Let f(x, y)=x^2+y^2+xy-x+y. Use the second derivative test to show that x=1, y=-1 is a local mini-mum (and thus an absolute minimum it is the only critical point) of f. fxx=2 fyy=2 What to do next?

ƒ(x, y) = x^{2} + y^{2} +xy - x + 1

ƒ_{x} = 2x + y - 1 , ƒ_{y} = 2y + x + 1

critical point when ƒ_{x}=ƒ_{y}=0: (1, -1)

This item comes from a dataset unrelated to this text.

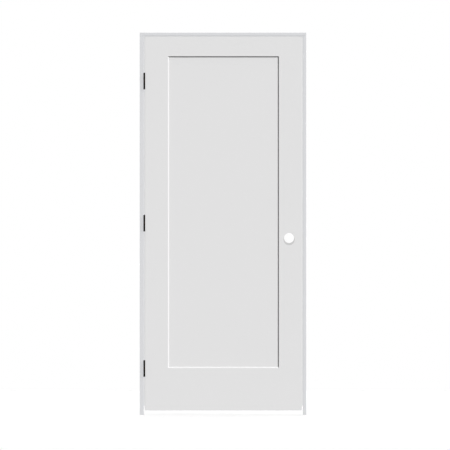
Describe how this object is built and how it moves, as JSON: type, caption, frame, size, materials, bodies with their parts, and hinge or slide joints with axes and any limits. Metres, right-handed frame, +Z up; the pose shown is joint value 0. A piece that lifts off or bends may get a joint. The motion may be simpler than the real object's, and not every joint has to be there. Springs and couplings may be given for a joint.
{
  "type": "prehung interior door",
  "caption": "Interior door slab with one recessed flat panel and a lock bore, hung on butt hinges in a jamb frame with mitred stops.",
  "frame": {"origin": "on the back of the hinge jamb, where it is fixed to the wall, at floor level and half way through the wall", "axes": "+X across the opening from the hinge side to the lock side, +Y through the wall away from the side that the door opens to, +Z up"},
  "size_m": [0.9017, 0.136, 2.0701],
  "materials": {
    "primed_slab": "factory white primer on fibreboard, satin",
    "primed_jamb": "factory primer on jointed pine, satin, a slightly cooler grey",
    "primed_stop": "factory primer on jointed pine, satin, as white as the slab",
    "black_hinge": "matte black coat on steel, rubbed to bronze along the edges and on the middle knuckle"
  },
  "bodies": {
    "frame": {"head_jamb": "primed_jamb", "hinge_jamb": "primed_jamb", "strike_jamb": "primed_jamb", "head_stop": "primed_stop", "hinge_stop": "primed_stop", "strike_stop": "primed_stop", "top_hinge_frame_leaf": "black_hinge", "top_hinge_pin": "black_hinge", "middle_hinge_frame_leaf": "black_hinge", "middle_hinge_pin": "black_hinge", "bottom_hinge_frame_leaf": "black_hinge", "bottom_hinge_pin": "black_hinge"},
    "door": {"hinge_stile": "primed_slab", "lock_stile": "primed_slab", "top_rail": "primed_slab", "bottom_rail": "primed_slab", "panel": "primed_slab", "top_hinge_door_leaf": "black_hinge", "middle_hinge_door_leaf": "black_hinge", "bottom_hinge_door_leaf": "black_hinge"}
  },
  "joints": [
    {"name": "door_swing", "type": "hinge", "parent": "frame", "child": "door", "pos_m": [0.0248, -0.073, 1], "axis": [0, 0, -1], "range_deg": [0, 180]}
  ]
}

ƒ_{xx} = 2 , ƒ_{yy} = 2 , ƒ_{xy} = 1

The second derivative test requires you to find ƒ_{xx} and ƒ_{xx} ƒ_{yy} - ƒ^{2}_{xy} at the critical point:

at (1, -1): ƒ_{xx} = 2 , ƒ_{xx} ƒ_{yy} - ƒ^{2}_{xy} = (2)(2) - (1)^{2} = 4 - 1 = 3

Since ƒ_{xx}>0 and ƒ_{xx} ƒ_{yy} - ƒ^{2}_{xy}>0 at (1, -1), then (1, -1) is a local minimum.

## Comments

How did you get fxy?

ƒ

_{xy}is the derivative of ƒ_{x}in terms of y